Dans les Pyrénées-Orientales, des SCOP et des SCIC ont traversé les crises

Au sein de l’ESS, on trouve les fameuses SCOP*, entreprises appartenant à leurs salariés et les SCIC**, qui élargissent la gouvernance aux usagers et partenaires. Leur nombre progresse chaque année et elles semblent même, selon leur confédération générale, mieux résister aux crises. Elles concernent plus de 87 000 salariés en France, pour un chiffre d’affaires qui vient de dépasser les 10 milliards d’euros. La SCOP n’est plus seulement un moyen de sauver une entreprise de la faillite, mais aussi d’en créer.
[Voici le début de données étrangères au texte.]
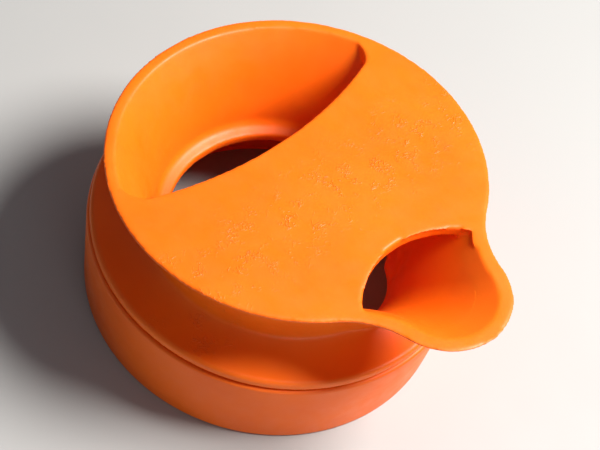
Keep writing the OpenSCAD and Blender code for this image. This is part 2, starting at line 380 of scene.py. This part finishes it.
def bump(tree, height, strength, distance, before=None):
    b = node(tree, "ShaderNodeBump", Strength=strength, Distance=distance * MM)
    tree.links.new(height, b.inputs["Height"])
    if before is not None:
        tree.links.new(before, b.inputs["Normal"])
    return b.outputs["Normal"]


def flow_marks(tree, coords):
    """Short curling marks and pits, thickest in a band across the cover."""
    band_x, band_half, outside_band = 0.009, 0.011, 0.05
    curl_scale, curl_bend, curl_width, patch_scale = 780, 0.8, 0.05, 330
    split = node(tree, "ShaderNodeSeparateXYZ")
    tree.links.new(coords, split.inputs[0])
    away = maths(tree, "ABSOLUTE", maths(tree, "SUBTRACT", split.outputs["X"], band_x), 0)
    band = spread(tree, away, 0.0, band_half, 1.0, outside_band)
    noise = scaled(tree, coords, curl_scale, 2.0, 0.5, curl_bend)
    ridge = maths(tree, "ABSOLUTE", maths(tree, "SUBTRACT", noise, 0.5), 0)
    curls = spread(tree, ridge, 0.0, curl_width, 1.0, 0.0)
    patches = spread(tree, scaled(tree, coords, patch_scale, 3.0), 0.5, 0.6, 0.0, 1.0)
    return maths(tree, "MULTIPLY", maths(tree, "MULTIPLY", curls, patches), band)


def new_material(name):
    """A new material with its node tree, its shader and the object's own coordinates."""
    mat = bpy.data.materials.new(name)
    mat.use_nodes = True
    tree = mat.node_tree
    return mat, tree, tree.nodes["Principled BSDF"], node(tree, "ShaderNodeTexCoord").outputs["Object"]


def two_tone(tree, shader, amount, dark, light):
    # colour sockets of a Mix node
    factor_in, first_in, second_in, colour_out = 0, 6, 7, 2
    tone = node(tree, "ShaderNodeMix", data_type="RGBA")
    tree.links.new(amount, tone.inputs[factor_in])
    tone.inputs[first_in].default_value = (*dark, 1)
    tone.inputs[second_in].default_value = (*light, 1)
    tree.links.new(tone.outputs[colour_out], shader.inputs["Base Color"])


def rough_between(tree, shader, noise, least, most):
    tree.links.new(spread(tree, noise, 0.3, 0.7, least, most), shader.inputs["Roughness"])


def plastic(name, dark, light, marks):
    tone_scale, gloss_scale, grain_scale, ripple_scale = 70, 260, 2600, 95
    mat, tree, shader, coords = new_material(name)
    two_tone(tree, shader, spread(tree, scaled(tree, coords, tone_scale), 0.3, 0.7, 0.0, 1.0), dark, light)
    rough_between(tree, shader, scaled(tree, coords, gloss_scale), 0.36, 0.52)
    grain = bump(tree, scaled(tree, coords, grain_scale, 4.0), 0.25, 0.05)
    ripple = bump(tree, scaled(tree, coords, ripple_scale, 2.0), 0.3, 0.12, grain)
    marked = bump(tree, flow_marks(tree, coords), marks, 0.12, ripple)
    tree.links.new(marked, shader.inputs["Normal"])
    shader.inputs["IOR"].default_value = 1.49
    shader.inputs["Specular IOR Level"].default_value = 0.3
    shader.inputs["Subsurface Weight"].default_value = 0.12
    shader.inputs["Subsurface Radius"].default_value = (1.0, 0.35, 0.1)
    shader.inputs["Subsurface Scale"].default_value = 0.0015
    return mat


def rubber(name):
    tone_scale, gloss_scale, grain_scale = 300, 900, 3000
    mat, tree, shader, coords = new_material(name)
    two_tone(tree, shader, scaled(tree, coords, tone_scale), (0.012, 0.012, 0.013), (0.03, 0.03, 0.03))
    rough_between(tree, shader, scaled(tree, coords, gloss_scale), 0.55, 0.8)
    tree.links.new(bump(tree, scaled(tree, coords, grain_scale, 4.0), 0.3, 0.04), shader.inputs["Normal"])
    return mat


def floor_material():
    gloss_scale = 40
    mat, tree, shader, coords = new_material("pale_floor")
    shader.inputs["Base Color"].default_value = (0.40, 0.40, 0.395, 1)
    rough_between(tree, shader, scaled(tree, coords, gloss_scale), 0.6, 0.75)
    return mat


# ---- object ----
spout_plastic = plastic("spout_plastic", (0.90, 0.135, 0.003), (0.94, 0.16, 0.005), 0.8)
collar_plastic = plastic("collar_plastic", (0.86, 0.12, 0.003), (0.91, 0.145, 0.005), 0.2)
seal_rubber = rubber("seal_rubber")

body_piece, cover_piece = build_spout()
collar_piece = build_collar()
for piece, cad_node, body, slot_name, material in (
    (body_piece, "spout_body", "spout", "spout_plastic", spout_plastic),
    (cover_piece, "top_cover", "spout", "spout_plastic", spout_plastic),
    (collar_piece, "threaded_collar", "collar", "collar_plastic", collar_plastic),
):
    piece.data.materials.clear()
    piece.data.materials.append(material)
    shade_smooth(piece, SHARP_ANGLE)
    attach(piece, body)
    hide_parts(cad_node)

for cad_node, slot_name, material in (
    ("swivel_neck", "collar_plastic", collar_plastic),
    ("neck_seal", "seal_rubber", seal_rubber),
    ("mouth_gasket", "seal_rubber", seal_rubber),
):
    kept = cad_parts[cad_node]
    kept.data.materials.clear()
    kept.data.materials.append(material)


# ---- camera, floor and light ----
AZIMUTH, ELEVATION, ROLL = math.radians(32.2), math.radians(53.7), math.radians(17.8)
# camera place in rim radii, along its own right, up and back
ASIDE, ABOVE, AWAY = 0.2016, 0.2850, 9.489

back = Vector((math.sin(AZIMUTH) * math.cos(ELEVATION), -math.cos(AZIMUTH) * math.cos(ELEVATION),
               math.sin(ELEVATION)))
level = (-back).cross(Vector((0, 0, 1))).normalized()
raised = level.cross(-back)
right = level * math.cos(ROLL) + raised * math.sin(ROLL)
up = -level * math.sin(ROLL) + raised * math.cos(ROLL)


def in_view(across, along, towards):
    """A point given along the camera's right, up and back from the origin, in metres."""
    return right * across + up * along + back * towards


def build_camera():
    data = bpy.data.cameras.new("camera")
    data.lens, data.sensor_width, data.sensor_fit = 102.0, 36.0, "HORIZONTAL"
    data.clip_start = 0.01
    camera = bpy.data.objects.new("camera", data)
    turn = Matrix((right, up, back)).transposed()
    camera.matrix_world = Matrix.Translation(in_view(ASIDE, ABOVE, AWAY) * RIM_R * MM) @ turn.to_4x4()
    bpy.context.scene.collection.objects.link(camera)
    bpy.context.scene.camera = camera


def area_light(name, place_at, size, power, colour):
    """A round soft light that faces the origin."""
    data = bpy.data.lights.new(name, "AREA")
    data.shape, data.size, data.energy, data.color = "DISK", size, power, colour
    lamp = bpy.data.objects.new(name, data)
    lamp.location = place_at
    lamp.rotation_euler = (-place_at).to_track_quat("-Z", "Y").to_euler()
    bpy.context.scene.collection.objects.link(lamp)


def build_stage():
    half = 1500
    floor = make_object("floor", [(-half, -half, 0), (half, -half, 0), (half, half, 0), (-half, half, 0)],
                        [[0, 1, 2, 3]])
    floor.data.materials.append(floor_material())
    world = bpy.data.worlds.new("soft_room")
    world.use_nodes = True
    world.node_tree.nodes["Background"].inputs["Color"].default_value = (0.9, 0.93, 1.0, 1)
    world.node_tree.nodes["Background"].inputs["Strength"].default_value = 0.16
    bpy.context.scene.world = world
    bpy.context.scene.view_settings.view_transform = "Standard"
    area_light("key", in_view(0.38, 0.22, 0.32), 0.24, 6.6, (1.0, 0.97, 0.93))
    area_light("fill", in_view(0.25, -0.5, 0.35), 0.4, 1.3, (0.92, 0.96, 1.0))


build_camera()
build_stage()

bpy.context.view_layer.update()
Les Pyrénées-Orientales en comptent une trentaine, dont beaucoup de service à domicile, de la rénovation et construction, mais aussi plusieurs sociétés liées à la production d’énergie, comme CatENR, Conflent énergie ou la Ferme d’Escoums. Plusieurs se maintiennent depuis plus d’une décennie. La dimension solidaire est souvent présente. « L’objectif est la réappropriation citoyenne de l’énergie » expliquait un responsable de Conflent Energie. La solidité des SCOP et SCIC locales n’est plus à démontrer, mais on est encore loin d’une généralisation avec un nombre qui demeure stable depuis quelques années. Le type de gouvernance, ou encore les règles comme le réinvestissement des gains, impliquent de repenser l’entreprise et peuvent freiner les ardeurs.

Le GEIQ, des groupements d’employeurs bien connus en agriculture, mais qui s’élargissent à tous les domaines

Moins connus, il existe d’autres formats collectifs, comme les groupements d’employeurs pour l’insertion et la qualification ou GEIQ. Francis Lévy est le délégué général de la fédération française des GEIQ.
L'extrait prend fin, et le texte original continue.